ISLAM'S HORRORS: UNCHANGED FOR 100 YEARS

Exclusive: Amir George tells of 1915 Assyrian torture at hands of jihadis

AMIR GEORGE
September 28,2014

Note: This column contains disturbing descriptions of torture and execution.

I grew up with my grandfather waking up in the middle of the night screaming.

It was a regular event. After a quarter century, sleep was the time when the terrible memories of the Assyrian Holocaust would come to him.

As the debates about ISIS go back and forth and speeches before the United Nations claim Islam is a religion of “peace” and that no religion condones slaughter, there are many of us whose families have experienced Mohammedanism firsthand who beg to differ.

What is happening today is no different than what happened beginning in 1915 when nearly two-thirds of the Assyrian people were slaughtered.

Then it was a lineup outside the village with three choices: immediately covert to Mohammedanism, pay the “jizyah,” or fine, which nobody could afford, or be killed on the spot.

My grandparents barely made it out of the village of Mahoudi in Assyria in current Northern Iraq before the jihadis came.
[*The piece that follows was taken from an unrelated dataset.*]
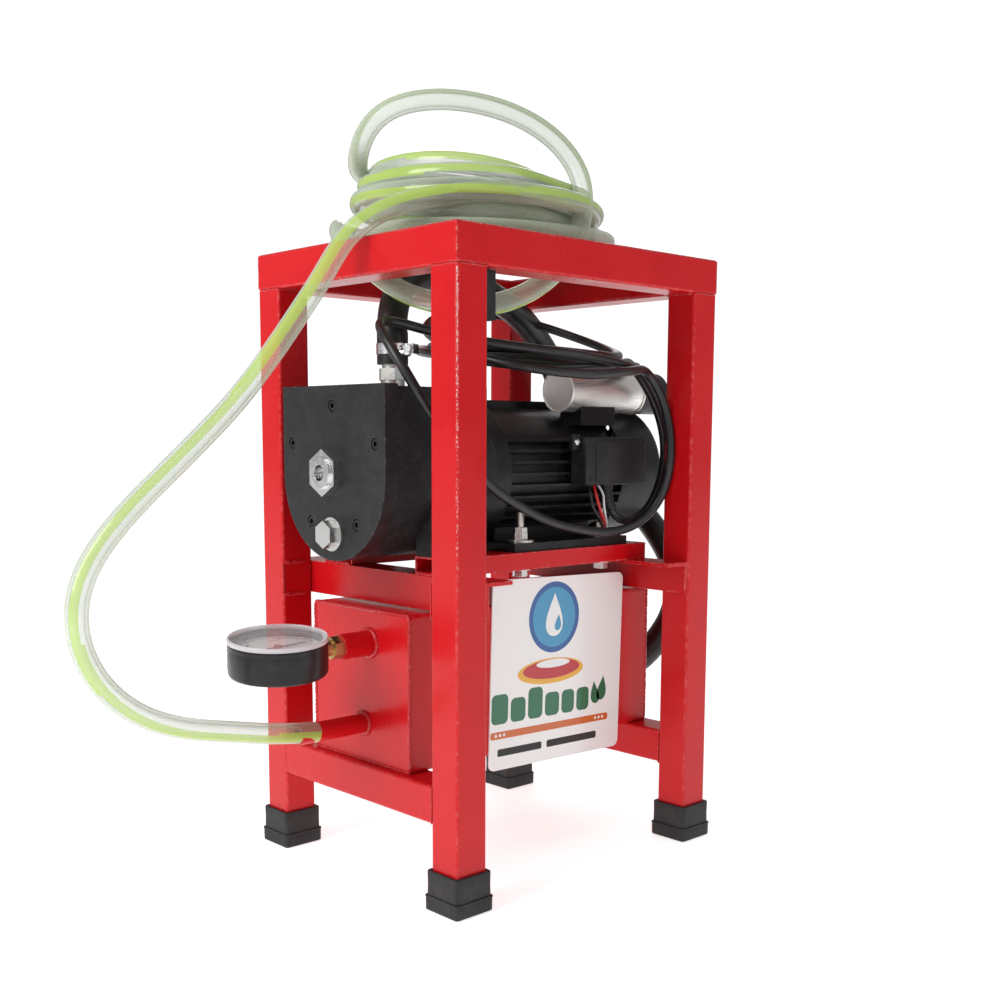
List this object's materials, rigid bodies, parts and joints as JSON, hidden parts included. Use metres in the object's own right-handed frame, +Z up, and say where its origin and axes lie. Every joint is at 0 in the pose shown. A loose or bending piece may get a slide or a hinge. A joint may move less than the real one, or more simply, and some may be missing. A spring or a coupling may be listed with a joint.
{
  "type": "milking machine",
  "caption": "Portable milking machine: a red square-tube stand with a motor-driven vane vacuum pump on its shelf, a vacuum tank with a gauge below, and a coiled clear hose on top.",
  "frame": {"origin": "on the floor below the middle of the machine's box, measured without the free hose and the mains cord", "axes": "+Z up, +X from the pump to the motor along the shaft, -Y the side with the name plate and the terminal box"},
  "size_m": [0.7523, 0.336, 0.8084],
  "materials": {
    "red_paint": "gloss",
    "black_rubber": "matte",
    "name_plate": "gloss",
    "brass": "satin",
    "gauge_black": "satin",
    "dial_white": "matte",
    "needle_black": "satin",
    "lens": "gloss",
    "pump_iron": "satin",
    "machined_steel": "satin",
    "carbon_vane": "matte",
    "black_steel": "satin",
    "chrome": "gloss",
    "zinc": "satin",
    "clamp_steel": "gloss",
    "black_hose": "satin",
    "motor_black": "satin",
    "copper_winding": "satin",
    "black_plastic": "satin",
    "can_aluminium": "satin",
    "rocker_plastic": "gloss",
    "cord_rubber": "satin",
    "clear_hose": "gloss"
  },
  "bodies": {
    "stand": {"top_beam_front": "red_paint", "top_beam_rear": "red_paint", "top_beam_left": "red_paint", "top_beam_right": "red_paint", "leg_front_left": "red_paint", "leg_front_right": "red_paint", "leg_rear_left": "red_paint", "leg_rear_right": "red_paint", "foot_caps": "black_rubber", "low_beam_left": "red_paint", "low_beam_right": "red_paint", "shelf_angle_left": "red_paint", "shelf_angle_right": "red_paint", "rail_front": "red_paint", "rail_rear": "red_paint", "vacuum_tank": "red_paint", "gauge_stub": "red_paint", "hose_nipple": "red_paint", "suction_stub": "red_paint", "name_plate": "name_plate", "gauge_adapter": "brass", "gauge_case": "gauge_black", "gauge_dial": "dial_white", "gauge_lens": "lens", "pump_body": "pump_iron", "pump_cover": "pump_iron", "pump_rear_cover": "pump_iron", "cover_screws": "black_steel", "exhaust_fitting": "chrome", "oil_plug": "zinc", "inlet_nipple": "zinc", "hose_clamps": "clamp_steel", "suction_hose": "black_hose", "motor_body": "motor_black", "motor_front_bell": "motor_black", "motor_rear_bell": "motor_black", "motor_stator": "copper_winding", "motor_bearings": "machined_steel", "fan_cowl": "motor_black", "motor_base": "motor_black", "base_bolts": "zinc", "base_washers": "zinc", "terminal_box": "black_plastic", "terminal_cover": "black_plastic", "capacitor_can": "can_aluminium", "capacitor_cap": "black_plastic", "switch_box": "black_plastic", "cord_gland": "black_plastic", "mains_cord": "cord_rubber", "cord_coil": "cord_rubber", "cord_plug": "cord_rubber", "vacuum_hose": "clear_hose", "hose_coil": "clear_hose"},
    "shaft": {"pump_rotor": "machined_steel", "pump_vanes": "carbon_vane", "motor_rotor": "machined_steel", "motor_fan": "black_plastic"},
    "needle": {"gauge_needle": "needle_black"},
    "rocker": {"switch_rocker": "rocker_plastic"}
  },
  "joints": [
    {"name": "shaft_spin", "type": "hinge", "parent": "stand", "child": "shaft", "pos_m": [0.038, 0, 0.418], "axis": [1, 0, 0], "continuous": true},
    {"name": "needle_turn", "type": "hinge", "parent": "stand", "child": "needle", "pos_m": [-0.251, -0.015, 0.2665], "axis": [-0.0539, -0.0802, 0.9953], "range_deg": [0, 270], "stiffness_Nm_per_rad": 0.00002},
    {"name": "rocker_tilt", "type": "hinge", "parent": "stand", "child": "rocker", "pos_m": [-0.1, -0.136, 0.588], "axis": [0, 1, 0], "range_deg": [-8, 8]}
  ]
}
Those who didn’t paid with their lives.

They escaped and walked hundreds of miles, ultimately to freedom.

Next year, 1915, it will have been 100 years since the beginning of the Assyrian Holocaust.

A contemporary description of the events reads eerily similar to what is happening in the Middle East today:

You have undoubtedly heard of the Assyrian massacre of Khoi, but I am certain you do not know the details.
These Assyrians were assembled into one caravansary, and shot to death by guns and revolvers.

Blood literally flowed in little streams, and the entire open space within the caravansary became a pool of crimson liquid. The place was too small to hold all the living victims waiting for execution.

They were brought in groups, and each new group was compelled to stand over the heap of the still-bleeding bodies and shot to death. The fearful place became literally a human slaughterhouse, receiving its speechless victims, in groups of ten and twenty at a time, for execution.

At the same time, the Assyrians, who were residing in the suburb of the city, were brought together and driven into the spacious courtyard of a house. [...]

The Assyrian refugees were kept under guard for eight days, without anything to eat. At last they were removed from their place of confinement and taken to a spot prepared for their brutal killing.

These helpless Assyrians marched like lambs to their slaughter, and they opened not their mouth, save saying, “Lord, into thy hands we commit our spirits.” [...]

The executioners began by cutting first the fingers of their victims, join by joint, till the two hands were entirely amputated.

Then they were stretched on the ground, after the manner of the animals that are slain in the Fast, but these with their faces turned upward, and their heads resting upon the stones or blocks of wood. Then their throats were half cut, so as to prolong their torture of dying, and while struggling in the agony of death, the victims were kicked and clubbed by heavy poles the murderers carried. Many of them, while still laboring under the pain of death, were thrown into ditches and buried before their souls had expired.

The young men and the able-bodied men were separated from among the very young and the old. They were taken some distance from the city and used as targets by the shooters. They all fell, a few not mortally wounded.

One of the leaders went to the heaps of the fallen and shouted aloud, swearing by the names of Islam’s prophets that those who had not received mortal wounds should rise and depart, as they would not be harmed any more. A few, thus deceived, stood up, but only to fall this time killed by another volley from the guns of the murderers.

Some of the younger and good-looking women, together with a few little girls of attractive appearance, pleaded to be killed. Against their will were forced into Islam’s harems. Others were subjected to such fiendish insults that I cannot possibly describe. Death, however, came to their rescue and saved them from the vile passions of the demons. The death toll of Assyrians totaled 2,770 men, women and children [account of the Rev. John Eshoo, quoted in "The Flickering Light of Asia," by Joel Euel Warda].
These days it takes just a little of a different form.

Two men show up at your front door.

“We are with the Islamic Republic of Iraq and visiting with the neighborhood,” they proclaim during their “home visit.”
“We want to let you know that this area is now part of the Islamic Republic of Iraq,” they continue, trying to appear civil, businesslike and official all at the same time.

“We are giving the residents three choices – convert to Mohammedanism, pay the ‘jizyah,’ or other measures will be taken.”

Other than the suit and the ostensible businesslike manner, nothing has changed – in a hundred years – the three choices are always the same.


Within minutes after they leave, the Christian family leaves, considering it their warning.

There is a war on.

It is just as real as when my own family faced it a hundred years ago and so real and so terrible that decades later my poor grandfather could not sleep.

Then, as now, the answer is simple. It must be stood up to and defeated so that 1 billion poor, long-suffering people can be liberated from the tyranny and be free.